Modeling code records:
****
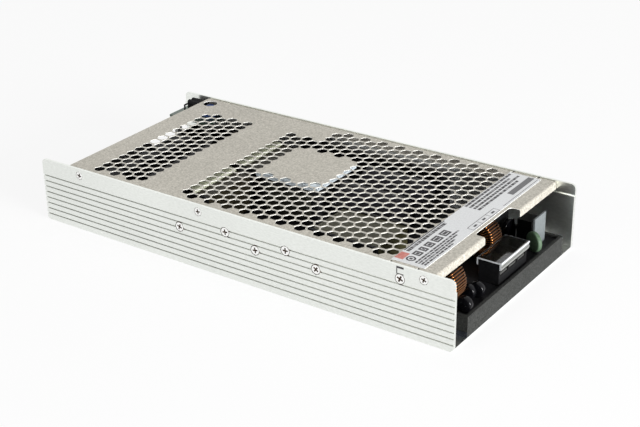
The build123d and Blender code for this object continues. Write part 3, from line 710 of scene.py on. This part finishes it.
# %% One turn of wire
def sweep_turn(made, wire, inner, outer, near, far, corner):
    """Sweep a round wire about the section of a ring. X is the ring's radius, Y its axis."""
    start = Matrix.Translation((inner + corner, near, 0)) @ Matrix.Rotation(math.pi / 2, 4, "Y")
    tip = bmesh.ops.create_circle(made, segments=8, radius=wire, matrix=start)["verts"]
    edges = list({e for v in tip for e in v.link_edges})
    runs = [((outer - inner - 2 * corner, 0, 0), (outer - corner, near + corner, 0)),
            ((0, far - near - 2 * corner, 0), (outer - corner, far - corner, 0)),
            ((inner - outer + 2 * corner, 0, 0), (inner + corner, far - corner, 0)),
            ((0, near - far + 2 * corner, 0), (inner + corner, near + corner, 0))]
    for move, centre in runs:
        drawn = bmesh.ops.extrude_edge_only(made, edges=edges)["geom"]
        bmesh.ops.translate(made, vec=move, verts=points_of(drawn))
        bent = bmesh.ops.spin(made, geom=edges_of(drawn), cent=centre, axis=(0, 0, 1),
                              dvec=(0, 0, 0), angle=math.pi / 2, steps=4, use_merge=False,
                              use_duplicate=False)["geom_last"]
        edges = edges_of(bent)
    bmesh.ops.remove_doubles(made, verts=made.verts[:], dist=0.01)
    bmesh.ops.recalc_face_normals(made, faces=made.faces[:])


turn = bmesh.new()
sweep_turn(turn, wire=0.54, inner=5.2, outer=12.4, near=0.6, far=12.4, corner=1.6)
print("faces of one turn:", len(turn.faces))
turn_mesh = bpy.data.meshes.new("one_turn")
turn.to_mesh(turn_mesh)
turn.free()

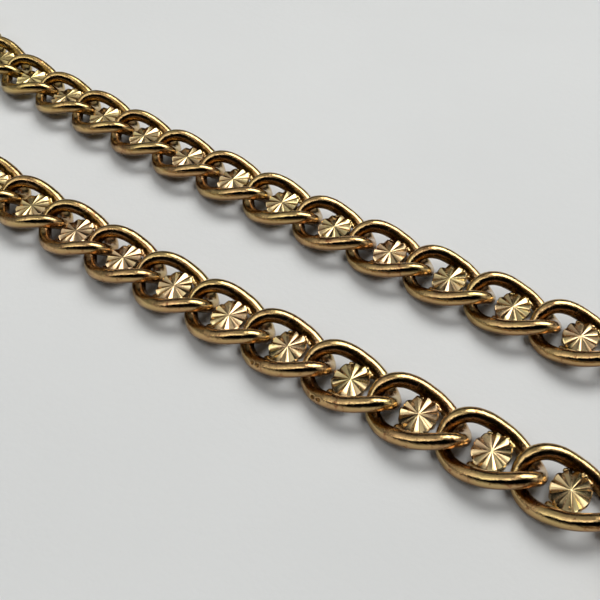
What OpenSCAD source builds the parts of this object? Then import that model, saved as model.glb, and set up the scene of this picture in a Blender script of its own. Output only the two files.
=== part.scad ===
****
All of the entries above should be written out again exactly.

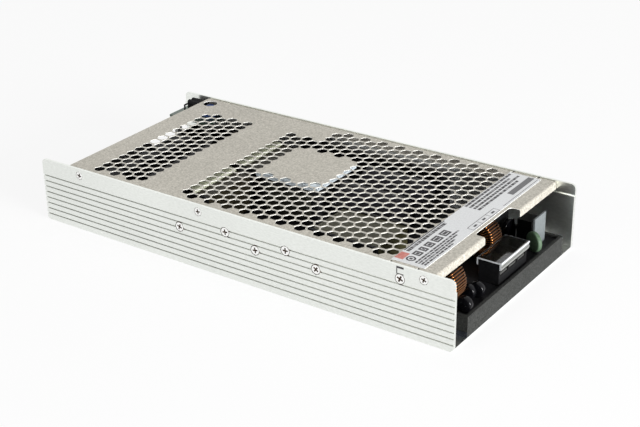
The build123d and Blender code for this object continues. Write part 3, from line 710 of scene.py on. This part finishes it.
# %% One turn of wire
def sweep_turn(made, wire, inner, outer, near, far, corner):
    """Sweep a round wire about the section of a ring. X is the ring's radius, Y its axis."""
    start = Matrix.Translation((inner + corner, near, 0)) @ Matrix.Rotation(math.pi / 2, 4, "Y")
    tip = bmesh.ops.create_circle(made, segments=8, radius=wire, matrix=start)["verts"]
    edges = list({e for v in tip for e in v.link_edges})
    runs = [((outer - inner - 2 * corner, 0, 0), (outer - corner, near + corner, 0)),
            ((0, far - near - 2 * corner, 0), (outer - corner, far - corner, 0)),
            ((inner - outer + 2 * corner, 0, 0), (inner + corner, far - corner, 0)),
            ((0, near - far + 2 * corner, 0), (inner + corner, near + corner, 0))]
    for move, centre in runs:
        drawn = bmesh.ops.extrude_edge_only(made, edges=edges)["geom"]
        bmesh.ops.translate(made, vec=move, verts=points_of(drawn))
        bent = bmesh.ops.spin(made, geom=edges_of(drawn), cent=centre, axis=(0, 0, 1),
                              dvec=(0, 0, 0), angle=math.pi / 2, steps=4, use_merge=False,
                              use_duplicate=False)["geom_last"]
        edges = edges_of(bent)
    bmesh.ops.remove_doubles(made, verts=made.verts[:], dist=0.01)
    bmesh.ops.recalc_face_normals(made, faces=made.faces[:])


turn = bmesh.new()
sweep_turn(turn, wire=0.54, inner=5.2, outer=12.4, near=0.6, far=12.4, corner=1.6)
print("faces of one turn:", len(turn.faces))
turn_mesh = bpy.data.meshes.new("one_turn")
turn.to_mesh(turn_mesh)
turn.free()

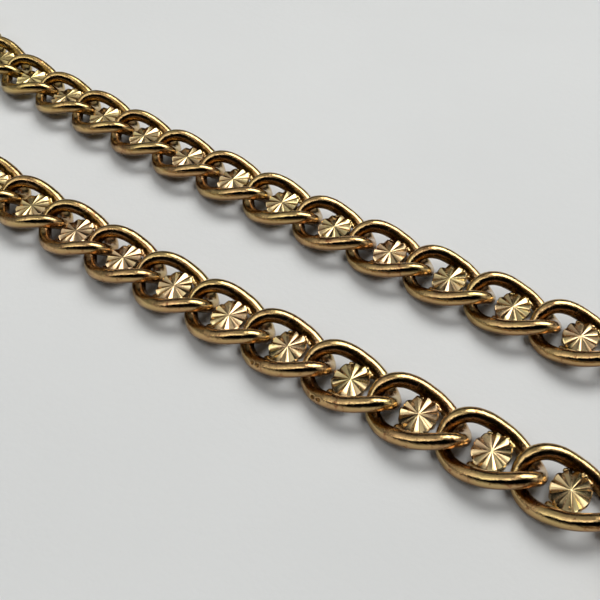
What OpenSCAD source builds the parts of this object? Then import that model, saved as model.glb, and set up the scene of this picture in a Blender script of its own. Output only the two files.
=== part.scad ===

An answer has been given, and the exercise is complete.